Promoting your blog posts
A lot of people have an “if you build it they will come” mindset when it comes to blogging, but the truth is you’ll need to be doing a lot of promoting so you can get your posts, and thus your course, to be seen by a large audience.
There are a few main platforms you should be promoting your posts on, here are some of my favorites:
Facebook: Facebook is great because you can have your very own page for your blog or business, but there are also a ton of groups you can join for just about every topic under the sun. In addition to promoting on your page when you publish, find relevant groups that allow self-promotion and post your recent blog there, too.
Twitter: I wrote all about using Twitter to promote your online course in the past, but the gist is be active, be valuable, and don’t go overboard with self-promo.
Instagram: Instagram can be hit or miss, but if you’ve already got a decent following there, it can’t hurt to let your audience know about your new posts and your new online course. Use relevant hashtags and interact with other users in your niche to boost your reach.
Reddit: I’m going to be honest with you, Reddit scares me. It’s an awesome interactive community until it’s not – you need to learn and abide by the rules in each sub before you post otherwise you may find yourself with an angry online mob at your heels. But, if you can get your foot in the door in a relevant sub, carefully promote your blog posts there if the rules allow it.

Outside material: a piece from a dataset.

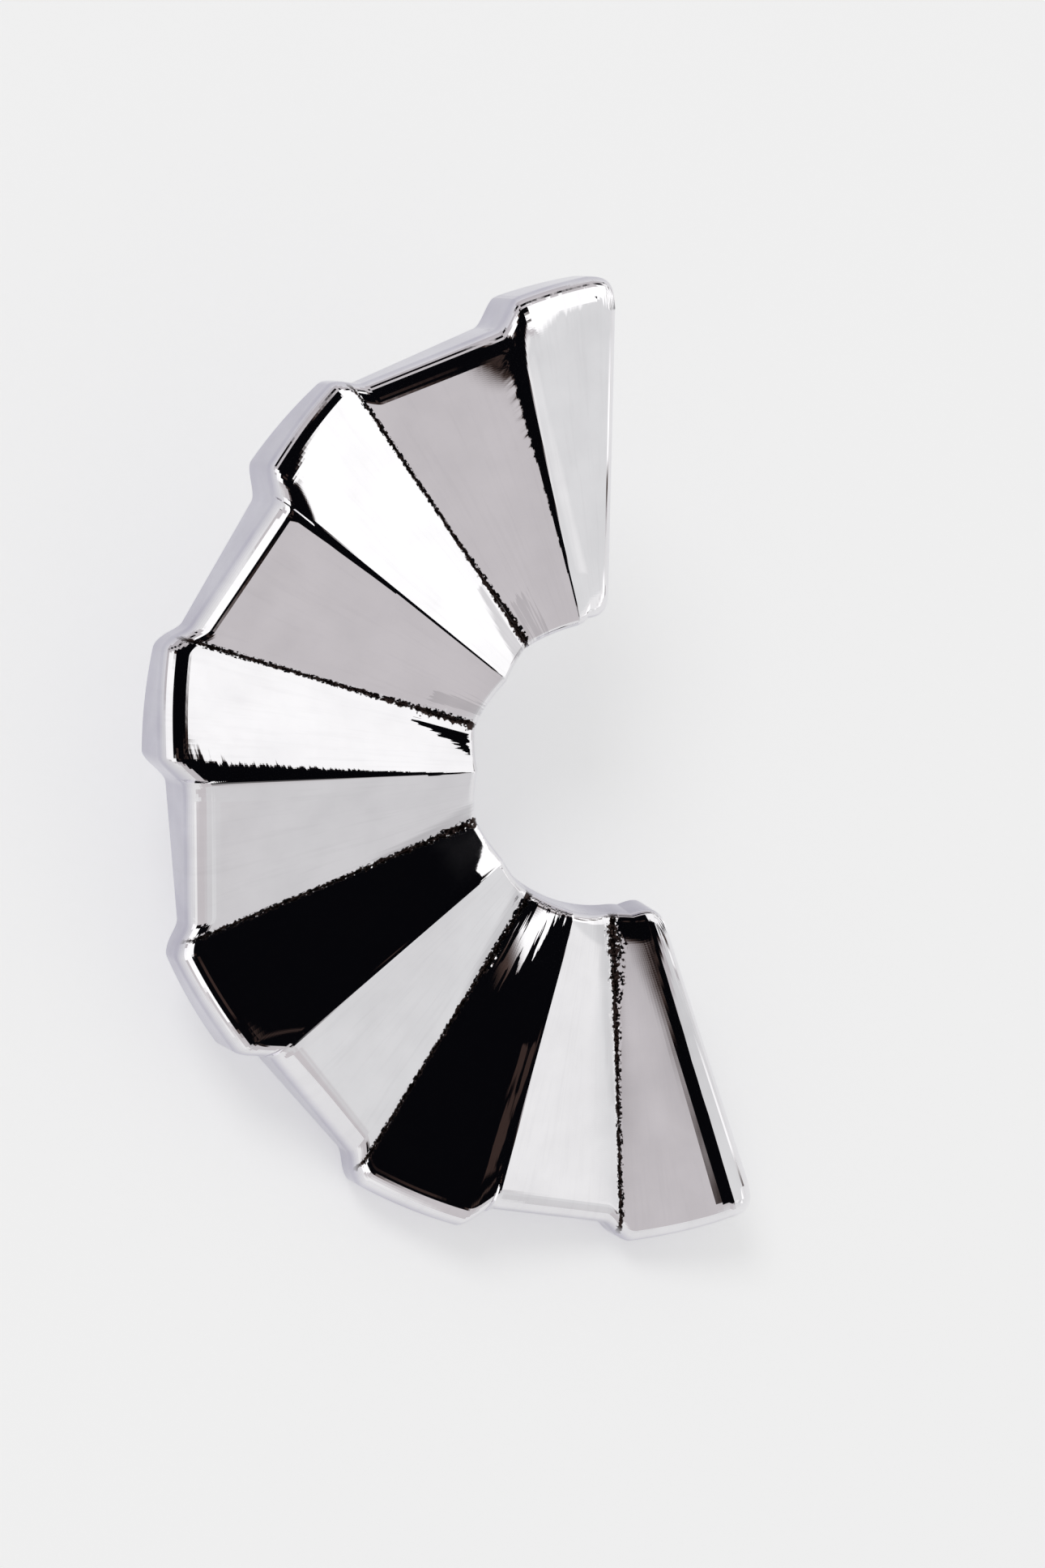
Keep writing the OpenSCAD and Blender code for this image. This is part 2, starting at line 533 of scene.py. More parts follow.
    def _column(self, turn: float) -> Column:
        """Makes a radial column, with what its nearest ridge and valley are like.

        Args:
            turn: Angle of its line from the first free edge.

        Returns:
            The column.
        """
        fold = min(int(turn / self.fold_angle), len(self.creases) - 1)
        valley = min(round(turn / self.fold_angle), len(self.residues) - 1)
        return Column(turn, 0.0, self.corner_reach, self.creases[fold], self.residues[valley])

    def _between(self, start: Column, end: Column) -> list[Column]:
        """Evenly spaced columns that swing from one to another, without those two."""
        shares = [i / self.end_columns for i in range(1, self.end_columns)]
        return [Column(*(a + (b - a) * share for a, b in zip(start, end))) for share in shares]

    def rows(self) -> list[Row]:
        """The blank's lines from one free edge to the other.

        Returns:
            The lines in order: up the bay's wall, over the face and down the rim's wall. The first and the
            last of them are on the back.
        """
        bay, rim = self.bay_rounding, self.rim_rounding
        steps = range(self.round_rows + 1)
        round_shares = [1.0 - math.cos(QUARTER_TURN * i / self.round_rows) for i in steps]
        wall_levels = (0.0, 0.3, 0.7)
        return (
            [Row(0.0, 0.0, rim, level) for level in wall_levels]
            + [Row(0.0, bay * share, rim, 1.0) for share in round_shares]
            + [Row(i / self.face_rows, bay, rim, 1.0) for i in range(1, self.face_rows)]
            + [Row(1.0, bay, rim * share, 1.0) for share in reversed(round_shares)]
            + [Row(1.0, bay, 0.0, level) for level in reversed(wall_levels)]
        )

    def blank(self) -> bpy.types.Object:
        """Makes the flat blank: a closed sleeve of quads whose points carry their column's and row's numbers.

        Returns:
            The blank, with an attribute for each number.
        """
        columns, rows = self.columns(), self.rows()
        wide = len(rows)
        points = [(x * MM, y * MM, 0.0) for x in range(len(columns)) for y in range(wide)]
        quads = [
            (x * wide + y, x * wide + (y + 1) % wide, (x + 1) * wide + (y + 1) % wide, (x + 1) * wide + y)
            for x in range(len(columns) - 1)
            for y in range(wide)
        ]
        first_end = tuple(range(wide - 1, -1, -1))
        last_end = tuple((len(columns) - 1) * wide + y for y in range(wide))
        mesh = bpy.data.meshes.new(self.name)
        mesh.from_pydata(points, [], [first_end, last_end, *quads])
        marks = {
            **{key: [getattr(column, key) for column in columns for _ in rows] for key in Column._fields},
            **{key: [getattr(row, key) for _ in columns for row in rows] for key in Row._fields},
        }
        for key, numbers in marks.items():
            mesh.attributes.new(key, "FLOAT", "POINT").data.foreach_set("value", numbers)
        blank = bpy.data.objects.new(self.name, mesh)
        bpy.context.scene.collection.objects.link(blank)
        return blank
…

Quora: I honestly believe that Quora is the most underrated platform there is. I’ve used the platform to harness unbelievable traffic. It’s all about answering questions early before they blow up. It’s hit or miss when it comes to deciding which questions will be popular and which won’t, but providing a valuable answer early on with a link to your posts can mean an influx of traffic for you if the post gains momentum. If not? Try again on another question.
Pinterest: I’m a huge Pinterest advocate. I love Pinterest so much I poured my heart and soul into creating what may just be my favorite blog post I’ve ever written. It walks you through what works, what doesn’t, and how you can implement Pinterest to grow your online business.